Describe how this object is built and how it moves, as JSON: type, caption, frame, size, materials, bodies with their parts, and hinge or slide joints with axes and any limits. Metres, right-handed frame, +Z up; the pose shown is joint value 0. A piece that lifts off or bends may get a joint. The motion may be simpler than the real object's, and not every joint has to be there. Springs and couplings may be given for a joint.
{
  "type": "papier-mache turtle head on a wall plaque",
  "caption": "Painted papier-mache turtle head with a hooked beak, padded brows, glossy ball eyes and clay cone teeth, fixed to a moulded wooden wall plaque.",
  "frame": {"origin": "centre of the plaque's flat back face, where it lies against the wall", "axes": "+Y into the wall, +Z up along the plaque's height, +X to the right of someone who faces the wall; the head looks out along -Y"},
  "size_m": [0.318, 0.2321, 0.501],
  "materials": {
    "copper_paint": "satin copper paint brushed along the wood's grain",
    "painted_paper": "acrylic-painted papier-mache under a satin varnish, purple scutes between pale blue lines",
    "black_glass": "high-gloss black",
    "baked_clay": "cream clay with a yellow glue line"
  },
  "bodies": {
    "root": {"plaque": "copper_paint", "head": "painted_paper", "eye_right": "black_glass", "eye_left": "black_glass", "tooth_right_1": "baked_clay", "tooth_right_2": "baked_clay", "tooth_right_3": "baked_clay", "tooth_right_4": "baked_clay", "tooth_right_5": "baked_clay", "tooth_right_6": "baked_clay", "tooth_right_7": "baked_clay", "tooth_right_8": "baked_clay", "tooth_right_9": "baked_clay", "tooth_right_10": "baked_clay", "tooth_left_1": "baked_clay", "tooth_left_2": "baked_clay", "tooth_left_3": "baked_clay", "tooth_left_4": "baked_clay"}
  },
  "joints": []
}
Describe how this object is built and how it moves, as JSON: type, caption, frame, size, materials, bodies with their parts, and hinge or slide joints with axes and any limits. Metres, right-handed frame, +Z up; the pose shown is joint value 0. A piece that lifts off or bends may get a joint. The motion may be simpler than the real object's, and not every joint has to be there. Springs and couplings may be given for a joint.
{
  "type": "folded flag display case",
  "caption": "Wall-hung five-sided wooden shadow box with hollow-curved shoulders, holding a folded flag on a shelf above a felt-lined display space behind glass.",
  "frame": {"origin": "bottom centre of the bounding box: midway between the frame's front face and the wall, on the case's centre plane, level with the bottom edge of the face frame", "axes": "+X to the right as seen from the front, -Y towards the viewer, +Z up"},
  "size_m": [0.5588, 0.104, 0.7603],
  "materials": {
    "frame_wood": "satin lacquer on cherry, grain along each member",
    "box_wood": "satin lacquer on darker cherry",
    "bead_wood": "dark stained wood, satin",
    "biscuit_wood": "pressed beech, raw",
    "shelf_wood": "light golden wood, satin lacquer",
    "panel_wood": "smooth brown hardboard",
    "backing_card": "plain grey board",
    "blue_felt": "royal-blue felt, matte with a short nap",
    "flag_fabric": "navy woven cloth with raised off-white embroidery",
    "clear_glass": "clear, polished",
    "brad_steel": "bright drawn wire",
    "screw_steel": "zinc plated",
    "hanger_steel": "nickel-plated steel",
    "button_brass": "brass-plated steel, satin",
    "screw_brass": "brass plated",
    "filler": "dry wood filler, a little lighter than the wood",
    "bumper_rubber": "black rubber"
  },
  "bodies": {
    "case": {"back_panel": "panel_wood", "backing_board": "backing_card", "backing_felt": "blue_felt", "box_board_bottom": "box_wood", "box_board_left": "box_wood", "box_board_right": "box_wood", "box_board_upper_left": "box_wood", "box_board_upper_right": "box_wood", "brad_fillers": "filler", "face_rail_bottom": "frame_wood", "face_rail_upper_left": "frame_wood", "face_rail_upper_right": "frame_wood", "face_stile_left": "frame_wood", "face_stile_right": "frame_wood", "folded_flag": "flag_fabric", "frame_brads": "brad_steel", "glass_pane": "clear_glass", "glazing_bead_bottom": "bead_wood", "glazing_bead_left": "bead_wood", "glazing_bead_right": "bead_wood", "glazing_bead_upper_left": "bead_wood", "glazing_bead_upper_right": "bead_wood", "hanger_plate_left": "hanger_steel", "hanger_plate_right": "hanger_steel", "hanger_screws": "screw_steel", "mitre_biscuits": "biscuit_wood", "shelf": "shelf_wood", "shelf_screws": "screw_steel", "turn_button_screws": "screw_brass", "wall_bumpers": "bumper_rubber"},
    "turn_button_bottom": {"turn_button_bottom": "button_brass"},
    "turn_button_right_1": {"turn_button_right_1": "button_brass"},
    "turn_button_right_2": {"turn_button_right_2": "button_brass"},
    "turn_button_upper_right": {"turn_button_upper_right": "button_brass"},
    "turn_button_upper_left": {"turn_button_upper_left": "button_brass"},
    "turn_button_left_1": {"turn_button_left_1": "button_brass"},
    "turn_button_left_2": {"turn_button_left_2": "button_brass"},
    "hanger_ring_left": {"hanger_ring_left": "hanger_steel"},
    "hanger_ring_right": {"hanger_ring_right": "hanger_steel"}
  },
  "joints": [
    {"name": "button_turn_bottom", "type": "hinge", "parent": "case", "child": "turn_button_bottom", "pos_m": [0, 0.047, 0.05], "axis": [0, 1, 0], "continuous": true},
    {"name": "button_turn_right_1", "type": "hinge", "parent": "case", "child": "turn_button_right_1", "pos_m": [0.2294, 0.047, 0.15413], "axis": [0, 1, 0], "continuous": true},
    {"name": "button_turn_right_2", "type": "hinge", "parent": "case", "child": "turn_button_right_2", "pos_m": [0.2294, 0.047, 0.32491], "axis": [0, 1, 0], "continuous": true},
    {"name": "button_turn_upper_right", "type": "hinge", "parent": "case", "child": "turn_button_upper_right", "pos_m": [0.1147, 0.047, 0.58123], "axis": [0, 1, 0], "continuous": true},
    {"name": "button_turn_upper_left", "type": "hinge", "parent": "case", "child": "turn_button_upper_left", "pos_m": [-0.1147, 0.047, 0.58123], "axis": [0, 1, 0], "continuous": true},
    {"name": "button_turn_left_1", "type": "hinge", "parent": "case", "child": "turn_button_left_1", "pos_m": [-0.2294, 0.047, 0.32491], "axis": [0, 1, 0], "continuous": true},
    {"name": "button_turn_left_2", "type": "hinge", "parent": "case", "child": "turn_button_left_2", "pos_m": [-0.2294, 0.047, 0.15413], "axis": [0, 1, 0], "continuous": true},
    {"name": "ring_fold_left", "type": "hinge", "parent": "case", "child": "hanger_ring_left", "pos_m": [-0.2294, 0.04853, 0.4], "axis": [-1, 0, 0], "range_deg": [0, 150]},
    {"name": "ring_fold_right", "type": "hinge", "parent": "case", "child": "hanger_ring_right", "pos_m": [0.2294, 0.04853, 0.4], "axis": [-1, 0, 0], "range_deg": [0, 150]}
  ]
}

==

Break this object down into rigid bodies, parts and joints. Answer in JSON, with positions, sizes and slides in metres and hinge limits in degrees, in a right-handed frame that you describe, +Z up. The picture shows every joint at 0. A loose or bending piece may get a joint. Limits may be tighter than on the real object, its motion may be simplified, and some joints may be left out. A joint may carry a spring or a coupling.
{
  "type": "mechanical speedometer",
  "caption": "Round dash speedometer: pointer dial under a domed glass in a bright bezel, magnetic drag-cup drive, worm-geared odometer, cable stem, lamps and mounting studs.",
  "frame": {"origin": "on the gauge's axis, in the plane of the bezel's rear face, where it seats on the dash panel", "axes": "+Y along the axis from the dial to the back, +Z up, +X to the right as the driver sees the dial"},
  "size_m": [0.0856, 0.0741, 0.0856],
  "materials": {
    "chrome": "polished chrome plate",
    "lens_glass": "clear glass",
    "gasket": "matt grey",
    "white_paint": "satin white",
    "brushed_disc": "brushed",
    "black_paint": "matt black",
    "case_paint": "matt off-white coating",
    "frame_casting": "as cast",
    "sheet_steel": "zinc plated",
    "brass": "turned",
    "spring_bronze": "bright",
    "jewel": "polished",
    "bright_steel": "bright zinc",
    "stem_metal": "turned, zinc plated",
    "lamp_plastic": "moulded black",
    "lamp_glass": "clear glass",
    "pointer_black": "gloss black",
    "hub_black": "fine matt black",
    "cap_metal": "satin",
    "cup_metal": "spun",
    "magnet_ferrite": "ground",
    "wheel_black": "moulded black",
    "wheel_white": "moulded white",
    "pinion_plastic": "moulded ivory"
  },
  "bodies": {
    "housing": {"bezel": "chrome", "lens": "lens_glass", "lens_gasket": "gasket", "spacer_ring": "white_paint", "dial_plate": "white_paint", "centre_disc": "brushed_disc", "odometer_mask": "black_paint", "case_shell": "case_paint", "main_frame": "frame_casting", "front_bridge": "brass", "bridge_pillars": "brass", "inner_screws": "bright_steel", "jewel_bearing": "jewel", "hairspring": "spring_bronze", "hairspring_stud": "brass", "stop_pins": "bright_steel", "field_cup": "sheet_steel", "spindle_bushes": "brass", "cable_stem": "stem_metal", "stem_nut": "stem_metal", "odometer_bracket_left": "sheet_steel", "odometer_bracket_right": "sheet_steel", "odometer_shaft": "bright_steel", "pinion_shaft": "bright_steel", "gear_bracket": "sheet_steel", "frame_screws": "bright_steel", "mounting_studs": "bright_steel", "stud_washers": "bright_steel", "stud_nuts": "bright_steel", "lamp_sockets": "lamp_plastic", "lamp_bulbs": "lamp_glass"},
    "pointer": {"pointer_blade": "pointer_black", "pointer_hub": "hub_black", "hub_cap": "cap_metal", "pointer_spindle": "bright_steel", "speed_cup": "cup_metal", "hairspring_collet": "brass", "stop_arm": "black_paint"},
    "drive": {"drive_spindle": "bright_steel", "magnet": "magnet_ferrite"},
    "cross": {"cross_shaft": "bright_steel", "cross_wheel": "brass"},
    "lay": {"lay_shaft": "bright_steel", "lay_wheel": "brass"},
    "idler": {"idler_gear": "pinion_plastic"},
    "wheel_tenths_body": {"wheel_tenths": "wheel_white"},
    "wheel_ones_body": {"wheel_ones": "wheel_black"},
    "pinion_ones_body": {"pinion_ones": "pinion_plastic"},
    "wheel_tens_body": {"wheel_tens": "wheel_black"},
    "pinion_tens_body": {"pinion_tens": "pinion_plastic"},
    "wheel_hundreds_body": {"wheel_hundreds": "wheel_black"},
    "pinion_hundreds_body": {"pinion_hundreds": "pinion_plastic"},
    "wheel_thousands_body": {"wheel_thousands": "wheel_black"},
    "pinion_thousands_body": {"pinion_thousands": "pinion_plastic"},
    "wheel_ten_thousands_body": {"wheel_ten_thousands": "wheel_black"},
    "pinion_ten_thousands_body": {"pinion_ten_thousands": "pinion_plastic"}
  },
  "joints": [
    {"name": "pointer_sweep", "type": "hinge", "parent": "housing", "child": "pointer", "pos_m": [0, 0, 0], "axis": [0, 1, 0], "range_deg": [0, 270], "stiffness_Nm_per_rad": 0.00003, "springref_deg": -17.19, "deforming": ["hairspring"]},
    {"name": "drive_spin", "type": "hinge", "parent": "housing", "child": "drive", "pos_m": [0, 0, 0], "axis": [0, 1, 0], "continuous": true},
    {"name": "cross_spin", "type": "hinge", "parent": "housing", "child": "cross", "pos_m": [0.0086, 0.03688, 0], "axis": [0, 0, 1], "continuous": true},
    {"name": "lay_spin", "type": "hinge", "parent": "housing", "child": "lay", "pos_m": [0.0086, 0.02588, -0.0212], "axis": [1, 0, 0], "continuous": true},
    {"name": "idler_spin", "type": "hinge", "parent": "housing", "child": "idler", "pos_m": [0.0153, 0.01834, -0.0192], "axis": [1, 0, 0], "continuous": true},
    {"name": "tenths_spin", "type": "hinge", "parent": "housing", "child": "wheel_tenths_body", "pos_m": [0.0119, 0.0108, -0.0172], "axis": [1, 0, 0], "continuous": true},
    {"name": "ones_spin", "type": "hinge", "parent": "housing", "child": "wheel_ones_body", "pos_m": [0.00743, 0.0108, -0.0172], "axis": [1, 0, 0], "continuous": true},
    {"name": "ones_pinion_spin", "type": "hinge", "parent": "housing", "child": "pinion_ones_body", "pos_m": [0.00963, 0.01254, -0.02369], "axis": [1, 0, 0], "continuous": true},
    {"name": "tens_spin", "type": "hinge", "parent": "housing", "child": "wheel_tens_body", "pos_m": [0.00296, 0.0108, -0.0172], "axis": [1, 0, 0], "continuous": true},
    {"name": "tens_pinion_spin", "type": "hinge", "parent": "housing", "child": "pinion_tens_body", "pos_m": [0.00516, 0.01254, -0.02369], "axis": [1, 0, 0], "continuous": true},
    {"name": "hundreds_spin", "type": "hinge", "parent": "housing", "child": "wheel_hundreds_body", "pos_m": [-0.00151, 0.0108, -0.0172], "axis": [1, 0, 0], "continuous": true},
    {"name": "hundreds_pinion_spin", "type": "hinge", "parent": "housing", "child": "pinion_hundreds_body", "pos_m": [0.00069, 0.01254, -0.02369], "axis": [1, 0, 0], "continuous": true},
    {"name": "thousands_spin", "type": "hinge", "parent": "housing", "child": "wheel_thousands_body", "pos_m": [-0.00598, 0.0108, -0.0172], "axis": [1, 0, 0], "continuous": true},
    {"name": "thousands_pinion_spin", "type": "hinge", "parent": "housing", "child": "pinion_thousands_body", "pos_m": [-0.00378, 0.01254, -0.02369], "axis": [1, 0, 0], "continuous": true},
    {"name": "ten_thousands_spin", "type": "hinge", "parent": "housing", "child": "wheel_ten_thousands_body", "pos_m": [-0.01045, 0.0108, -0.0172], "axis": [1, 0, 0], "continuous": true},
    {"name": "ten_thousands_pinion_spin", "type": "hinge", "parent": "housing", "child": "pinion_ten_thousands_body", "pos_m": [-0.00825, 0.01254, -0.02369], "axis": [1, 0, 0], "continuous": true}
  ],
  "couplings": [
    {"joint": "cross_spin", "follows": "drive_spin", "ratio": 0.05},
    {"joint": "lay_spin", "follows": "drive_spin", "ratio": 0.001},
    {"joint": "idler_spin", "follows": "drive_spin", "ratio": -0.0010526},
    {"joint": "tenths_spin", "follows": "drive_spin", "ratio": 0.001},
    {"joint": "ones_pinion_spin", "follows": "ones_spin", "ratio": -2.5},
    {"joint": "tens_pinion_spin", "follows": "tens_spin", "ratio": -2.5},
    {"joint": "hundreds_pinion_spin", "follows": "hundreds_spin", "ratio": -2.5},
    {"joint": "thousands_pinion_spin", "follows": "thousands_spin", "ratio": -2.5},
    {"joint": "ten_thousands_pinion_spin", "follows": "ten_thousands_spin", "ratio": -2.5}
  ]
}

> EXERCISE BRIEF
Show the lines of the records that contain the word "into".

> REPLY
  "frame": {"origin": "centre of the plaque's flat back face, where it lies against the wall", "axes": "+Y into the wall, +Z up along the plaque's height, +X to the right of someone who faces the wall; the head looks out along -Y"},
Break this object down into rigid bodies, parts and joints. Answer in JSON, with positions, sizes and slides in metres and hinge limits in degrees, in a right-handed frame that you describe, +Z up. The picture shows every joint at 0. A loose or bending piece may get a joint. Limits may be tighter than on the real object, its motion may be simplified, and some joints may be left out. A joint may carry a spring or a coupling.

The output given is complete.